The problem we hit with that was the route to the extension in the notebook container is GET /user/:userid/<extension path> and while the user ID is available to the container via environment variables, it’s not known / available when the liveness probe spec is applied so we couldn’t use it directly. The probe was always failing trying to GET a route like /user/$JUPYTERHUB_USER/<extension path>.

So to workaround that issue, we developed a simple little app which exposes a GET /health endpoint that proxies the GET /user/:userid/<extension path> API. We package that and deploy it as a sidecar container in the singleuser-server pod using singleuser.extraContainers in the z2jh helm chart.
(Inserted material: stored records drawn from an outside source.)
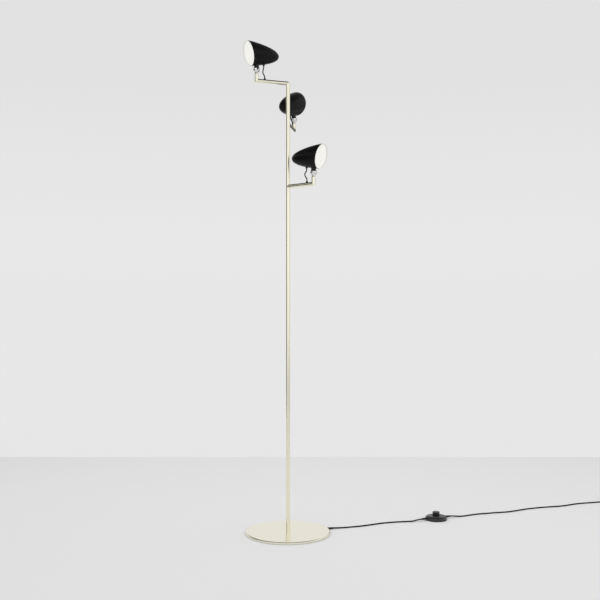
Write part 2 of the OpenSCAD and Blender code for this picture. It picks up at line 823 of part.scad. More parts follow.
// ---------- Nodes ----------

base_pad();
base_plate();
pole_insert();
pole_nut();
base_bush();
pole();
inner_cable();
arm_bushes();
for (i = [0 : 2]) {
    arm(i);
    aimed(i) knuckle_lower();
    aimed(i) knuckle_washer();
    aimed(i) knuckle_screw();
    tilted(i) knuckle_upper();
    tilted(i) shade_nut();
    tilted(i) shade();
    tilted(i) heat_sink();
    tilted(i) led_board();
    tilted(i) reflector();
    tilted(i) diffuser();
    tilted(i) shade_bush();
    jumper(i);
}
switch_base();
switch_cover();
switch_button();
switch_spring();
switch_contacts();
switch_screws();
switch_sleeves();
lead_near();
lead_far();
lead_coil();
coil_tie();
plug_body();
plug_pins();
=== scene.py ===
import json
import math

import bmesh
import bpy
from mathutils import Matrix, Vector


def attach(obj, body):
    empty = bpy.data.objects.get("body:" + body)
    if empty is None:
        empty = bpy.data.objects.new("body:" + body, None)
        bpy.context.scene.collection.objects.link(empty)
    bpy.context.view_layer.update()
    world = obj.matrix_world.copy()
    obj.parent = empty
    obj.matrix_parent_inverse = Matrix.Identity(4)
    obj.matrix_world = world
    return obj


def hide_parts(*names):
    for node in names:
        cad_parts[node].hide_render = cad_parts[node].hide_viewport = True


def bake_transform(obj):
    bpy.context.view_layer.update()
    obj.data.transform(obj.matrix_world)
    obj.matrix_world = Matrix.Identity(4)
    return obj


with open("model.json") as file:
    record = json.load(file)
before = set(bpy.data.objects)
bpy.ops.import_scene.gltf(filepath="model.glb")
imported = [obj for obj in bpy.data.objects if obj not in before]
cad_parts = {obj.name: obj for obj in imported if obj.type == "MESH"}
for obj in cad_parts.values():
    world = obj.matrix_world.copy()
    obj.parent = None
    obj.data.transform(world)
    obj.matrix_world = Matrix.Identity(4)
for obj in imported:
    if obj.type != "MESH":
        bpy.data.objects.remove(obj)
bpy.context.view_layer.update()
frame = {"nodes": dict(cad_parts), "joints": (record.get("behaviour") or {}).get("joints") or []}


# Camera. It stands level in front of the lamp, at about half the lamp's height, and shows the
# same field as the photograph. The photograph's frame is square.
mm = 0.001
eye_right, eye_back, eye_height = 42.7 * mm, 3070 * mm, 830 * mm
camera = bpy.data.objects.new("camera", bpy.data.cameras.new("camera"))
camera.data.sensor_width = 36
camera.data.lens = 51.72
camera.location = (eye_right, -eye_back, eye_height)
camera.rotation_euler = (math.radians(90), 0, 0)
bpy.context.scene.collection.objects.link(camera)
bpy.context.scene.camera = camera


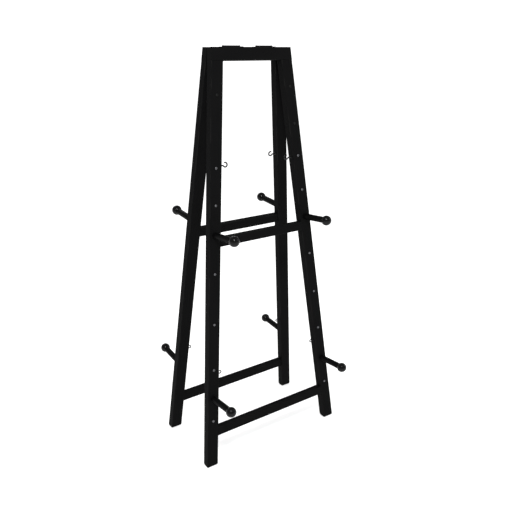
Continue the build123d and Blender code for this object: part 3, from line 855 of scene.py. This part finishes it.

Then we changed the notebook liveness probe to use GET /health, exposed via the sidecar container and which proxies the jupyter-server extension point that does the touch, and it’s all working swimmingly.

That took a lot more work than initially expected but I at least learned a lot along the way; I wrote my first jupyter-server extension and added our first extra container to the singleuser-server pod via the helm chart, all of that was very easy once we figured out what we needed to do.